David Coulon a construit son roman à l'image de l'état psychologique de son "héros". Il y a ce que Bernard fait, ce qu'il se souvient avoir fait, ce qu'il croit avoir fait, ce qu'il redoute avoir fait, ce qu'il croit devoir faire, et tout ce qu'il a oublié dans ce brouillard qu'est devenu son existence. Bernard n'est pas paumé, il est en chute libre. Noir de chez noir, ce polar est glauque à souhait, détonnant par son style brut et la violence de son contenu. Niveau atmosphère et couleur, ça m'a fait penser aux deux meilleurs films d'Olivier Marchal (36, quai des Orfèvres et MR 73, on est d'accord). Les informations sont intelligemment distillées et si le personnage de Bernard tient la première place, il n'est pas seul en piste. Bellec est un collègue qui fait son boulot. Rudy Poller, un détective privé qui file Bernard pour le compte d'un point d'interrogation nommé Sam. Frazetti est un "empereur" corse du monde de la nuit et du sexe pour qui bosse Sébastien Frémont, l'ex-petit ami d'Aurore Boischel. Et Patrick Boischel, Maurice Legrand, Raymond Fritz et Edmond Poindron sont des pédophiles qui ont mystérieusement disparu. Le rythme est haletant, le vrai et le faux se côtoient pour nous emmener vers un final au dénouement étonnant.
Citation
Au début tout allait bien.
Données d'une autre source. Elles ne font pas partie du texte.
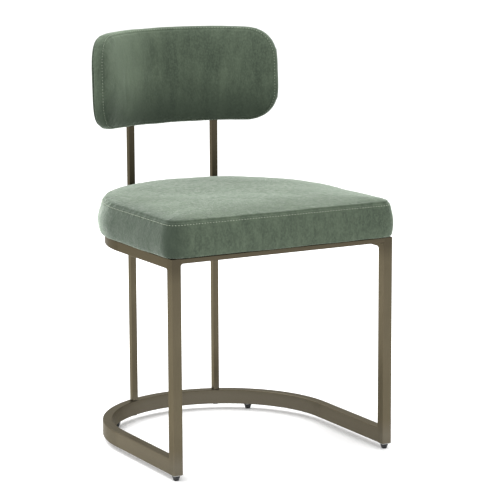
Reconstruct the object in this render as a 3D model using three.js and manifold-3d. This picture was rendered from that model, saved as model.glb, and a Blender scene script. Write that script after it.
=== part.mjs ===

La vie rêvée en somme. L'apparence illusoire du bonheur. Attachement progressif à Virginie. Attachement de plus en plus fort. Amoureux d'abord, bien sûr. Besoin de sentir sa peau, son odeur, de la mordiller délicatement. Puis d'Elle tout entière. Plus que de l'amour. Attachement réciproque avant l'envie d'enfants. Avant l'impuissance.